- Directed by: Aneesh Anwar
- Written by: Aneesh Anwar
- Produced by: Niyas Ismail
- Starring: Jayasurya Honey Rose Vineeth Priyanka Nair
- Cinematography: Alby
- Edited by: Renjith Touchriver
- Music by: Vishnu Mohan Sithara
- Production company: Frames Inevitable
- Distributed by: Frames Inevitable
- Release date: 22 May 2015;
- Country: India
- Language: Malayalam

= Kumbasaram =

2015 film directed by Aneesh Anwar

Kumbasaram: The Confession is a 2015 Indian Malayalam thriller film written and directed by Aneesh Anwar, starring Jayasurya, Honey Rose, Vineeth and Priyanka. The film features music composed by Vishnu Mohan Sithara. The music label was Muzik247. The film deals with the unexpected tragedies that befall the family of an autorickshaw driver. The movie is an unofficial remake of Serbian film Klopka with few little changes. It released on 22 May 2015.

==Plot==
The movie begins with the confessions of Alby, an autorickshaw driver. He was leading a happy life with his wife Meera and their only son Jerry.

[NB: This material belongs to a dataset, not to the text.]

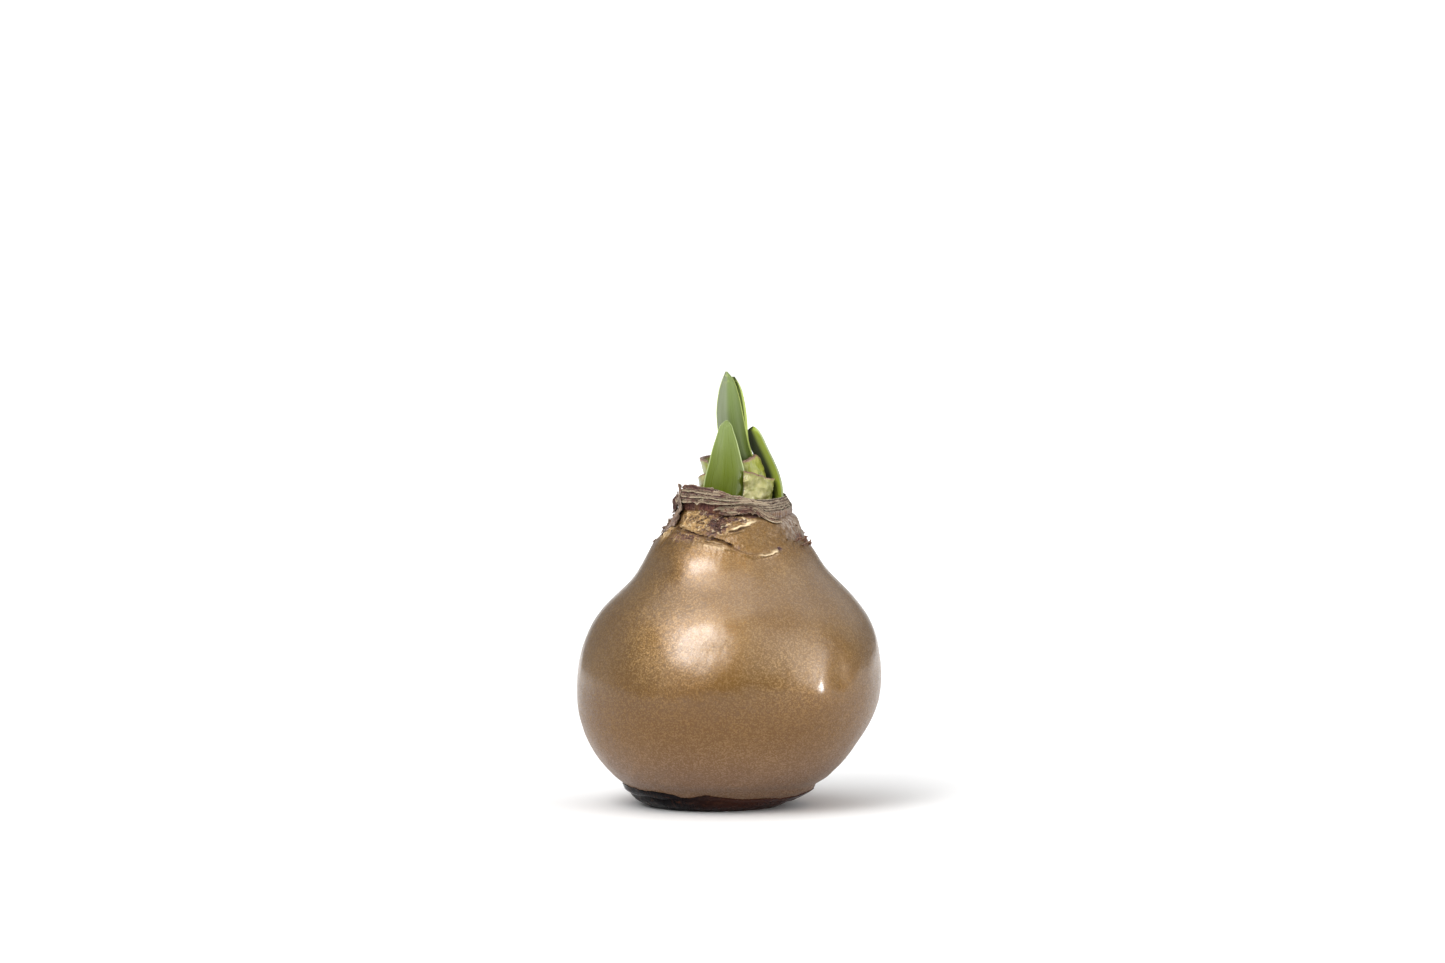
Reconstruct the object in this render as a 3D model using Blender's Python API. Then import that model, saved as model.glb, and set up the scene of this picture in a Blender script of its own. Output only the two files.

Alby and Meera are extremely attached with Jerry and dream about his great future. But despite the expectations, Jerry falls critically ill; thus turning Alby and Meera's life upside down.

==Cast==
- Jayasurya as Alby
- Honey Rose as Meera
- Aakash Santhosh as Jerry
- Vineeth as Rafi
- Shanavas as Paul Varghese/Abdulla
- Priyanka Nair as Ayisha
- Tini Tom as Producer Pattabhiraman
- Gourav Menon as Rasool
- Asha Aravind as School Teacher
- Lishoy as Doctor Prabhakaran
- Jayakrishnan as Meera's brother
- Gawrie Sankarie as Malu, Jerry's friend

==Music==

Composer Mohan Sithara's son and young music director Vishnu Mohan Sithara scored the music for the film. Vishnu, had debuted into music by singing in Aneesh's previous film Zachariyayude Garbhinikal.

==Reception==
The Times of India gave a positive review, stating "Jayasurya and Honey Rose succeed in taking the viewers through their emotional upheaval and child actors do not disappoint. The film connects the missing dots at key points to keep them engaged. Though it unfolds at its own pace and tests the viewers' patience at times, Kumbasaram does have its moments."

Filmibeat.com also gave a positive review with a rating of 3/5, stating the films as "A perfect emotional thriller which impresses with a brilliant story, narrative and amazing performances by the actors."